■ **STATED PROBLEM**: Reproduce all records verbatim.

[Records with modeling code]

——

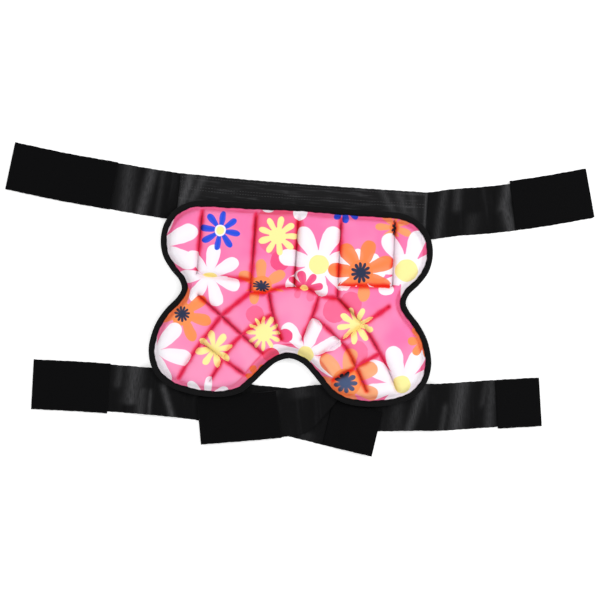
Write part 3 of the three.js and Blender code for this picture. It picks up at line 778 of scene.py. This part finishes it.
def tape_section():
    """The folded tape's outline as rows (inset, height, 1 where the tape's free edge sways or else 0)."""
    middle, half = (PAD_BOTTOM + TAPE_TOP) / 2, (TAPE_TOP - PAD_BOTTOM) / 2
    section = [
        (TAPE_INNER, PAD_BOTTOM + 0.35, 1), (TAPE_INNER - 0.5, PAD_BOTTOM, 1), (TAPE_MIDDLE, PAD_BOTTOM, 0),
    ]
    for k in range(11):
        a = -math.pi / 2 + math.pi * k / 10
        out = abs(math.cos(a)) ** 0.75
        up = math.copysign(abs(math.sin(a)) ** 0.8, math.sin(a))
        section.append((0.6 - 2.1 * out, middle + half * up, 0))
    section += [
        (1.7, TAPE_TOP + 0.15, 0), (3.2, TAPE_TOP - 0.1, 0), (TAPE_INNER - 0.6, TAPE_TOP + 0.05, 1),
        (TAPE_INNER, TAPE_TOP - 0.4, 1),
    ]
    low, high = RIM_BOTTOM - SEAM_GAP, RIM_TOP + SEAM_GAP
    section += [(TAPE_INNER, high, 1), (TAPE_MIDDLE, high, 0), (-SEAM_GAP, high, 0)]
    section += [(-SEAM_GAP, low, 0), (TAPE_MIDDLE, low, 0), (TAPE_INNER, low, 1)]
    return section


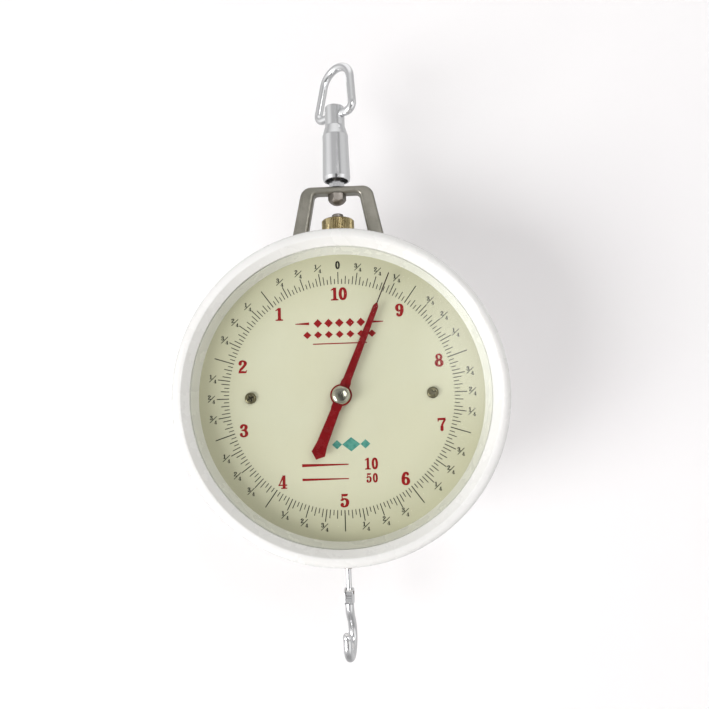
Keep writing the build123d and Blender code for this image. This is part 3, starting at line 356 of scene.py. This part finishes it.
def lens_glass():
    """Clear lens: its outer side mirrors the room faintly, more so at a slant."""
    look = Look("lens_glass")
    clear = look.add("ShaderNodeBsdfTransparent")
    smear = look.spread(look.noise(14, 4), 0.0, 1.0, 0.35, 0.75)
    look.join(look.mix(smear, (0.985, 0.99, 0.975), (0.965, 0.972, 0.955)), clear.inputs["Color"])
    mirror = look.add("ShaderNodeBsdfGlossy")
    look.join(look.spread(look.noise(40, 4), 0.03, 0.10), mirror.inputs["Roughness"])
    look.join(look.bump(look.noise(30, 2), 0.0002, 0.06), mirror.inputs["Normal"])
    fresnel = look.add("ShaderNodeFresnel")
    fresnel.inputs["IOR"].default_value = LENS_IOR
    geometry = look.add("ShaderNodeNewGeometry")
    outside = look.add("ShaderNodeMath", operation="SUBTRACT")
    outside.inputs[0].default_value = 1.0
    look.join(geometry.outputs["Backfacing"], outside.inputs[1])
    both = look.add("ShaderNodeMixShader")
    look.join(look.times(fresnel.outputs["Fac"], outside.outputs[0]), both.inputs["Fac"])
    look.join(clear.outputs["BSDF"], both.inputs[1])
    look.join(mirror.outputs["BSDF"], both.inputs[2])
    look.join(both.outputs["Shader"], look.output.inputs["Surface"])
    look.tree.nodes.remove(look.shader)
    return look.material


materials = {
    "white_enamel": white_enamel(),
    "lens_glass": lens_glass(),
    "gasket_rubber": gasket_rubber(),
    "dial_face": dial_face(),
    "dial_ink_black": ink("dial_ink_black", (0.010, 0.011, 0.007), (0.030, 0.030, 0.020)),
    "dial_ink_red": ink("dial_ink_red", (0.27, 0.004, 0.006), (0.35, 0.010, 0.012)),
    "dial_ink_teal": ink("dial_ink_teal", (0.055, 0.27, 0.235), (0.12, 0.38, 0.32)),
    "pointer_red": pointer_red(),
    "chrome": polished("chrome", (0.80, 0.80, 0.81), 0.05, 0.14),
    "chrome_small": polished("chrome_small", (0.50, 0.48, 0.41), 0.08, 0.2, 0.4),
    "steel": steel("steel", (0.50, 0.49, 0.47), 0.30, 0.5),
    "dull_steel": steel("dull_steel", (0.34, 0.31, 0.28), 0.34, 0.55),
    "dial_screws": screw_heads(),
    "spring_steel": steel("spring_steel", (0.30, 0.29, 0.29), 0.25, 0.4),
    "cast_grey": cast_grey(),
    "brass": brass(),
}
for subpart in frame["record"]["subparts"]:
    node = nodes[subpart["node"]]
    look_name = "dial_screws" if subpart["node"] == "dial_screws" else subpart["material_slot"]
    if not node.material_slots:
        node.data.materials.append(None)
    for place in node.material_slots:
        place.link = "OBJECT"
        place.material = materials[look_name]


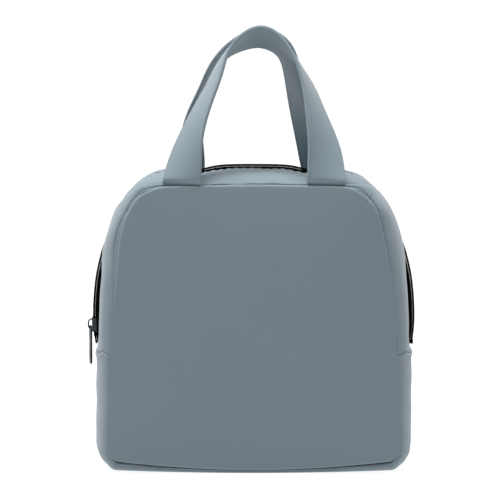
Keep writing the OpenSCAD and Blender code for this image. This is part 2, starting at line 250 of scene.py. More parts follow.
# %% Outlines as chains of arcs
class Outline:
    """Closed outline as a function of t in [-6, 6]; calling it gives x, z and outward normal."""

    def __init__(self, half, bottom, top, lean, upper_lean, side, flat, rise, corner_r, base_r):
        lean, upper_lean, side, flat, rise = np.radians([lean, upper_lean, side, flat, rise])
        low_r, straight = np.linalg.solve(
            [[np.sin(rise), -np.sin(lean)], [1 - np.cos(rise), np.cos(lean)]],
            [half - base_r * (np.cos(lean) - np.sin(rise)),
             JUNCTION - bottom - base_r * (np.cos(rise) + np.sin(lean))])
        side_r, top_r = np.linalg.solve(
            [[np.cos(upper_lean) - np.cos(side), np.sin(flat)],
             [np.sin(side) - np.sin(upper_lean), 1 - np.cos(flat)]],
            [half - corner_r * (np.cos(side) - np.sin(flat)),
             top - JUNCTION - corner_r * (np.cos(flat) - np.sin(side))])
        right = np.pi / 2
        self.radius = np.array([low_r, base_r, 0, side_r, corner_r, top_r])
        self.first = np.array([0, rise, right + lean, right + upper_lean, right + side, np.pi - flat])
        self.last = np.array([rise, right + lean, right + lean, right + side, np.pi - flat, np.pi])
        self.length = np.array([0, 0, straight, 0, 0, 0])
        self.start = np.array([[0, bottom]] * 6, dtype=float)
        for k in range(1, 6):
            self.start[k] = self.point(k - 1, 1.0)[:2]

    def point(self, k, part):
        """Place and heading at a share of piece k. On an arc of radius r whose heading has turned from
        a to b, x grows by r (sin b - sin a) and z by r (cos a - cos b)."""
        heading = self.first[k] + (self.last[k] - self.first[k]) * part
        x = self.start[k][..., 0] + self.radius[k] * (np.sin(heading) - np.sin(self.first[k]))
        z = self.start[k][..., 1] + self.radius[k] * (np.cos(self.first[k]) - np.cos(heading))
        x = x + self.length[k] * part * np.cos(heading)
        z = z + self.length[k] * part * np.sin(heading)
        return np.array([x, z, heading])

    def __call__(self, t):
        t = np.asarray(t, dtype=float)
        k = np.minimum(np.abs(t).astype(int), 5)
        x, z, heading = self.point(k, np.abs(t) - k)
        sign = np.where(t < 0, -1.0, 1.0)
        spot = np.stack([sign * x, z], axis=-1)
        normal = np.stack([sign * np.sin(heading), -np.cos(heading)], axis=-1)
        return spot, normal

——

■ **REPLY TO THE TASK**:
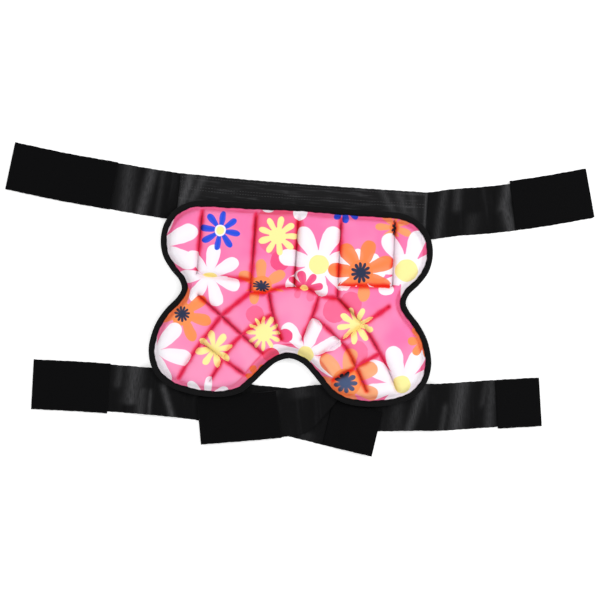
Write part 3 of the three.js and Blender code for this picture. It picks up at line 778 of scene.py. This part finishes it.
def tape_section():
    """The folded tape's outline as rows (inset, height, 1 where the tape's free edge sways or else 0)."""
    middle, half = (PAD_BOTTOM + TAPE_TOP) / 2, (TAPE_TOP - PAD_BOTTOM) / 2
    section = [
        (TAPE_INNER, PAD_BOTTOM + 0.35, 1), (TAPE_INNER - 0.5, PAD_BOTTOM, 1), (TAPE_MIDDLE, PAD_BOTTOM, 0),
    ]
    for k in range(11):
        a = -math.pi / 2 + math.pi * k / 10
        out = abs(math.cos(a)) ** 0.75
        up = math.copysign(abs(math.sin(a)) ** 0.8, math.sin(a))
        section.append((0.6 - 2.1 * out, middle + half * up, 0))
    section += [
        (1.7, TAPE_TOP + 0.15, 0), (3.2, TAPE_TOP - 0.1, 0), (TAPE_INNER - 0.6, TAPE_TOP + 0.05, 1),
        (TAPE_INNER, TAPE_TOP - 0.4, 1),
    ]
    low, high = RIM_BOTTOM - SEAM_GAP, RIM_TOP + SEAM_GAP
    section += [(TAPE_INNER, high, 1), (TAPE_MIDDLE, high, 0), (-SEAM_GAP, high, 0)]
    section += [(-SEAM_GAP, low, 0), (TAPE_MIDDLE, low, 0), (TAPE_INNER, low, 1)]
    return section


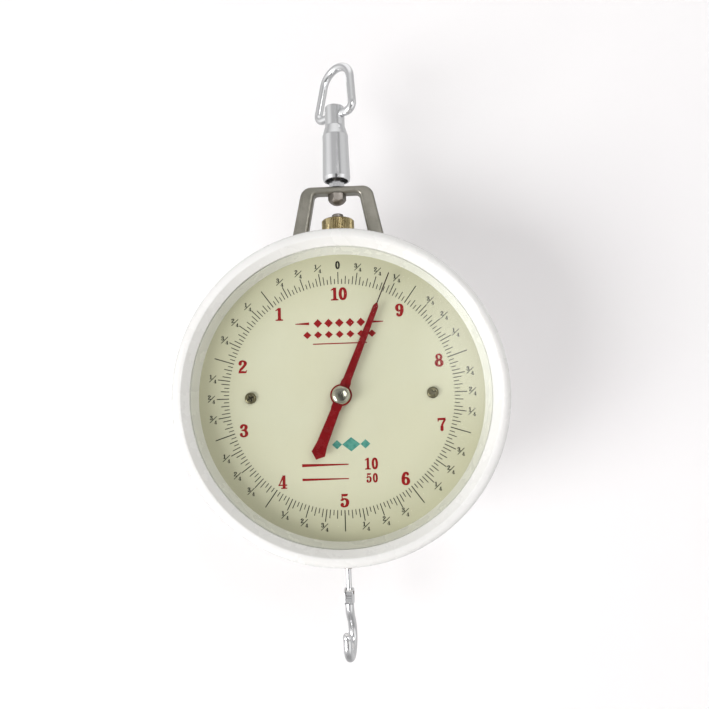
Keep writing the build123d and Blender code for this image. This is part 3, starting at line 356 of scene.py. This part finishes it.
def lens_glass():
    """Clear lens: its outer side mirrors the room faintly, more so at a slant."""
    look = Look("lens_glass")
    clear = look.add("ShaderNodeBsdfTransparent")
    smear = look.spread(look.noise(14, 4), 0.0, 1.0, 0.35, 0.75)
    look.join(look.mix(smear, (0.985, 0.99, 0.975), (0.965, 0.972, 0.955)), clear.inputs["Color"])
    mirror = look.add("ShaderNodeBsdfGlossy")
    look.join(look.spread(look.noise(40, 4), 0.03, 0.10), mirror.inputs["Roughness"])
    look.join(look.bump(look.noise(30, 2), 0.0002, 0.06), mirror.inputs["Normal"])
    fresnel = look.add("ShaderNodeFresnel")
    fresnel.inputs["IOR"].default_value = LENS_IOR
    geometry = look.add("ShaderNodeNewGeometry")
    outside = look.add("ShaderNodeMath", operation="SUBTRACT")
    outside.inputs[0].default_value = 1.0
    look.join(geometry.outputs["Backfacing"], outside.inputs[1])
    both = look.add("ShaderNodeMixShader")
    look.join(look.times(fresnel.outputs["Fac"], outside.outputs[0]), both.inputs["Fac"])
    look.join(clear.outputs["BSDF"], both.inputs[1])
    look.join(mirror.outputs["BSDF"], both.inputs[2])
    look.join(both.outputs["Shader"], look.output.inputs["Surface"])
    look.tree.nodes.remove(look.shader)
    return look.material


materials = {
    "white_enamel": white_enamel(),
    "lens_glass": lens_glass(),
    "gasket_rubber": gasket_rubber(),
    "dial_face": dial_face(),
    "dial_ink_black": ink("dial_ink_black", (0.010, 0.011, 0.007), (0.030, 0.030, 0.020)),
    "dial_ink_red": ink("dial_ink_red", (0.27, 0.004, 0.006), (0.35, 0.010, 0.012)),
    "dial_ink_teal": ink("dial_ink_teal", (0.055, 0.27, 0.235), (0.12, 0.38, 0.32)),
    "pointer_red": pointer_red(),
    "chrome": polished("chrome", (0.80, 0.80, 0.81), 0.05, 0.14),
    "chrome_small": polished("chrome_small", (0.50, 0.48, 0.41), 0.08, 0.2, 0.4),
    "steel": steel("steel", (0.50, 0.49, 0.47), 0.30, 0.5),
    "dull_steel": steel("dull_steel", (0.34, 0.31, 0.28), 0.34, 0.55),
    "dial_screws": screw_heads(),
    "spring_steel": steel("spring_steel", (0.30, 0.29, 0.29), 0.25, 0.4),
    "cast_grey": cast_grey(),
    "brass": brass(),
}
for subpart in frame["record"]["subparts"]:
    node = nodes[subpart["node"]]
    look_name = "dial_screws" if subpart["node"] == "dial_screws" else subpart["material_slot"]
    if not node.material_slots:
        node.data.materials.append(None)
    for place in node.material_slots:
        place.link = "OBJECT"
        place.material = materials[look_name]


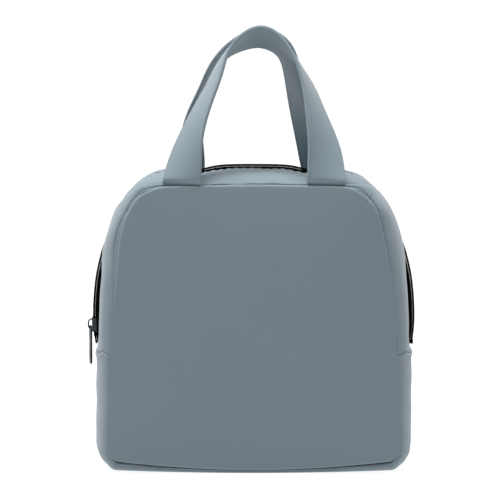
Keep writing the OpenSCAD and Blender code for this image. This is part 2, starting at line 250 of scene.py. More parts follow.
# %% Outlines as chains of arcs
class Outline:
    """Closed outline as a function of t in [-6, 6]; calling it gives x, z and outward normal."""

    def __init__(self, half, bottom, top, lean, upper_lean, side, flat, rise, corner_r, base_r):
        lean, upper_lean, side, flat, rise = np.radians([lean, upper_lean, side, flat, rise])
        low_r, straight = np.linalg.solve(
            [[np.sin(rise), -np.sin(lean)], [1 - np.cos(rise), np.cos(lean)]],
            [half - base_r * (np.cos(lean) - np.sin(rise)),
             JUNCTION - bottom - base_r * (np.cos(rise) + np.sin(lean))])
        side_r, top_r = np.linalg.solve(
            [[np.cos(upper_lean) - np.cos(side), np.sin(flat)],
             [np.sin(side) - np.sin(upper_lean), 1 - np.cos(flat)]],
            [half - corner_r * (np.cos(side) - np.sin(flat)),
             top - JUNCTION - corner_r * (np.cos(flat) - np.sin(side))])
        right = np.pi / 2
        self.radius = np.array([low_r, base_r, 0, side_r, corner_r, top_r])
        self.first = np.array([0, rise, right + lean, right + upper_lean, right + side, np.pi - flat])
        self.last = np.array([rise, right + lean, right + lean, right + side, np.pi - flat, np.pi])
        self.length = np.array([0, 0, straight, 0, 0, 0])
        self.start = np.array([[0, bottom]] * 6, dtype=float)
        for k in range(1, 6):
            self.start[k] = self.point(k - 1, 1.0)[:2]

    def point(self, k, part):
        """Place and heading at a share of piece k. On an arc of radius r whose heading has turned from
        a to b, x grows by r (sin b - sin a) and z by r (cos a - cos b)."""
        heading = self.first[k] + (self.last[k] - self.first[k]) * part
        x = self.start[k][..., 0] + self.radius[k] * (np.sin(heading) - np.sin(self.first[k]))
        z = self.start[k][..., 1] + self.radius[k] * (np.cos(self.first[k]) - np.cos(heading))
        x = x + self.length[k] * part * np.cos(heading)
        z = z + self.length[k] * part * np.sin(heading)
        return np.array([x, z, heading])

    def __call__(self, t):
        t = np.asarray(t, dtype=float)
        k = np.minimum(np.abs(t).astype(int), 5)
        x, z, heading = self.point(k, np.abs(t) - k)
        sign = np.where(t < 0, -1.0, 1.0)
        spot = np.stack([sign * x, z], axis=-1)
        normal = np.stack([sign * np.sin(heading), -np.cos(heading)], axis=-1)
        return spot, normal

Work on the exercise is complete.